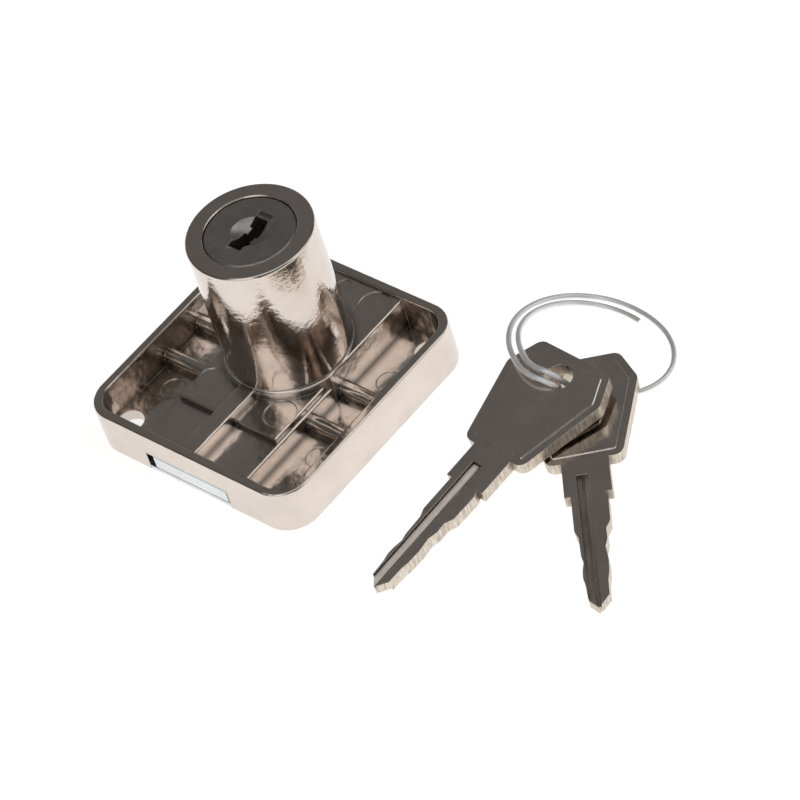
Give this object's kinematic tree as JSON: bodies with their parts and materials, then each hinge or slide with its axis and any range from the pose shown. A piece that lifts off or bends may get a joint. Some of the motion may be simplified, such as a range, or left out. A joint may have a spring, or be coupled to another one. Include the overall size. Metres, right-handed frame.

──────

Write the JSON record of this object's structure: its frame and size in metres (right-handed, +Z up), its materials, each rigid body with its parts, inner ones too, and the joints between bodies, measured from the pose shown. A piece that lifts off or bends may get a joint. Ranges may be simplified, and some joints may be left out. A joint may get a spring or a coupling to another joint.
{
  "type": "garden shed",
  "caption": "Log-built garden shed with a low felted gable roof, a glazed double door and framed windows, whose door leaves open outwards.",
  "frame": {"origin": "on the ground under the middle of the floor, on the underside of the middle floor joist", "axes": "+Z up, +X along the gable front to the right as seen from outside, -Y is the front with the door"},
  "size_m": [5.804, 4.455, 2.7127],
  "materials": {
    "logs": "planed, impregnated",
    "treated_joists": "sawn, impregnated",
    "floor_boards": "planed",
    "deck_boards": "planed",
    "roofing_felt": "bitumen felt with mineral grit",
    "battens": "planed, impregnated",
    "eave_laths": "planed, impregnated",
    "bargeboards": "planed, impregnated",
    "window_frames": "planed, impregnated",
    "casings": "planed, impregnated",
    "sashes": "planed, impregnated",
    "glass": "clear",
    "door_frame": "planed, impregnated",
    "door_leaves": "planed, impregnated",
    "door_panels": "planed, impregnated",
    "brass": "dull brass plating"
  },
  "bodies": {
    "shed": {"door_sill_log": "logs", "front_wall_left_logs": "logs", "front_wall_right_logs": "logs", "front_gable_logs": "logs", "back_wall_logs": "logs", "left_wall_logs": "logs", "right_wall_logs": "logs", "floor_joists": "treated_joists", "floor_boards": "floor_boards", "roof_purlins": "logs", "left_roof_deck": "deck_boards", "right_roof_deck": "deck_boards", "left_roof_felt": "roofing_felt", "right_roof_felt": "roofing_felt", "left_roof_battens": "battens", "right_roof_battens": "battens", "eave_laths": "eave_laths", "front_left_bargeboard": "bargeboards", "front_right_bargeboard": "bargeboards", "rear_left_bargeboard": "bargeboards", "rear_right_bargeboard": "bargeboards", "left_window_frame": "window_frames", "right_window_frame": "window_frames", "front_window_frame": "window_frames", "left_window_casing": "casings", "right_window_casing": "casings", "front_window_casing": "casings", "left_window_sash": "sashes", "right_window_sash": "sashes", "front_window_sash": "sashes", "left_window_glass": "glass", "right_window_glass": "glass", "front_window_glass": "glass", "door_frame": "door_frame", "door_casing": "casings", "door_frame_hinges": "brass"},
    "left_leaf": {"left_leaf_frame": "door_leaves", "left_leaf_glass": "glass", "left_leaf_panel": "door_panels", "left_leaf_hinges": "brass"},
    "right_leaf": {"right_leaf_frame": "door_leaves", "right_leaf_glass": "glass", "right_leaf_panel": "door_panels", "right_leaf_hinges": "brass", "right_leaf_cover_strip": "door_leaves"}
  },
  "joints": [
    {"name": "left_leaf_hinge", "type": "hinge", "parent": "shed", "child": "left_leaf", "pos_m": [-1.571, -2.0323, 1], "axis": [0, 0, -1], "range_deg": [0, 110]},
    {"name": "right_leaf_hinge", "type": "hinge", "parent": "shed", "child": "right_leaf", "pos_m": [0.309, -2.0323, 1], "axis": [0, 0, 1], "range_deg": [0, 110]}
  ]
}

──────

## Set problem
Isolate the lines that hold the word "bends" and copy all of them.

## Result
Give this object's kinematic tree as JSON: bodies with their parts and materials, then each hinge or slide with its axis and any range from the pose shown. A piece that lifts off or bends may get a joint. Some of the motion may be simplified, such as a range, or left out. A joint may have a spring, or be coupled to another one. Include the overall size. Metres, right-handed frame.
Write the JSON record of this object's structure: its frame and size in metres (right-handed, +Z up), its materials, each rigid body with its parts, inner ones too, and the joints between bodies, measured from the pose shown. A piece that lifts off or bends may get a joint. Ranges may be simplified, and some joints may be left out. A joint may get a spring or a coupling to another joint.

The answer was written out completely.